*Collected material*:
____
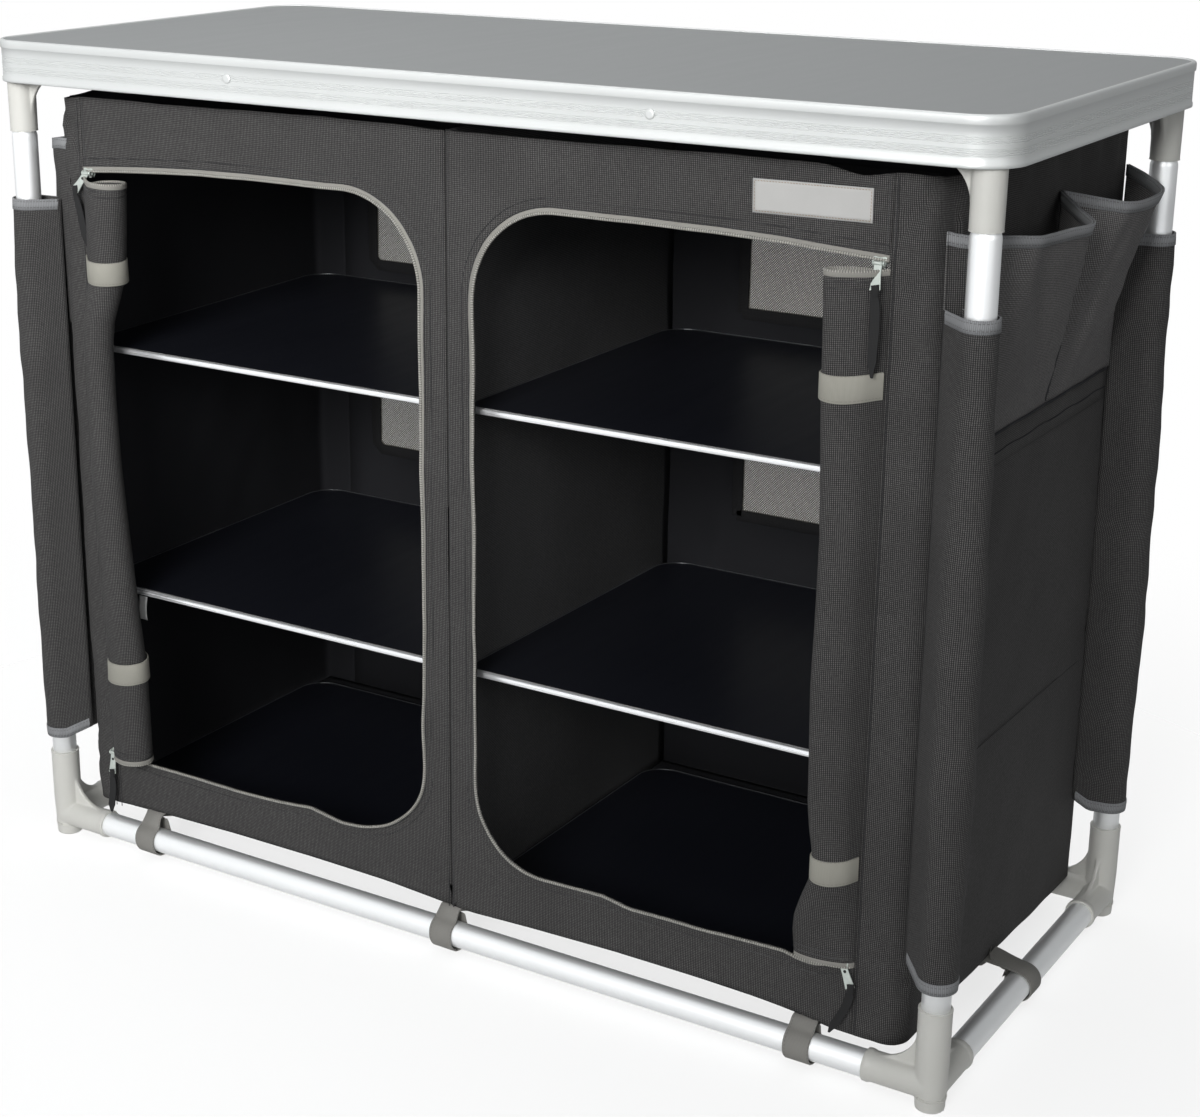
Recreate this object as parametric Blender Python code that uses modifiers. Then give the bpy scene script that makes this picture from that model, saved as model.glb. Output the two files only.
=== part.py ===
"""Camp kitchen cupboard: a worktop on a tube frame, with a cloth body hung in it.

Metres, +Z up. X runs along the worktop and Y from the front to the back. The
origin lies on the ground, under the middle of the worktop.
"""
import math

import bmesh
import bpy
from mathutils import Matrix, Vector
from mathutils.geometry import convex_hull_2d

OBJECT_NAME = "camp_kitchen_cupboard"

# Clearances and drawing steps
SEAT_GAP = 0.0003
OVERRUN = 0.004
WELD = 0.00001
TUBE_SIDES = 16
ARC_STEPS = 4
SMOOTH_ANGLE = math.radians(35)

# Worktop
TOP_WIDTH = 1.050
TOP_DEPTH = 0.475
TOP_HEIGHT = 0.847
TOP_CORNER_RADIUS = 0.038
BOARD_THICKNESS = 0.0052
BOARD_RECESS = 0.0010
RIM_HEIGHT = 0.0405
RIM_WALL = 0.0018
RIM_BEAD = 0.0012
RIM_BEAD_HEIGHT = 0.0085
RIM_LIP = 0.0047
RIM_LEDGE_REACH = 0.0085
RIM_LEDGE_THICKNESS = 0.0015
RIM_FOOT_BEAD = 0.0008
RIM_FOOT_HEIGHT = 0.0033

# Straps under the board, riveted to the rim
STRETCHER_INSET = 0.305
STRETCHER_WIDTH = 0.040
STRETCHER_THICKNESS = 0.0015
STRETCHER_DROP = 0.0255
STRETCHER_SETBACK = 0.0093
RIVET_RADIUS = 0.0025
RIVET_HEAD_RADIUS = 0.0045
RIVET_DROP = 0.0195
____
*Task statement*:
Where a line contains "from", copy that line.

*Response to this exercise*:
Recreate this object as parametric Blender Python code that uses modifiers. Then give the bpy scene script that makes this picture from that model, saved as model.glb. Output the two files only.
Metres, +Z up. X runs along the worktop and Y from the front to the back. The
from mathutils import Matrix, Vector
from mathutils.geometry import convex_hull_2d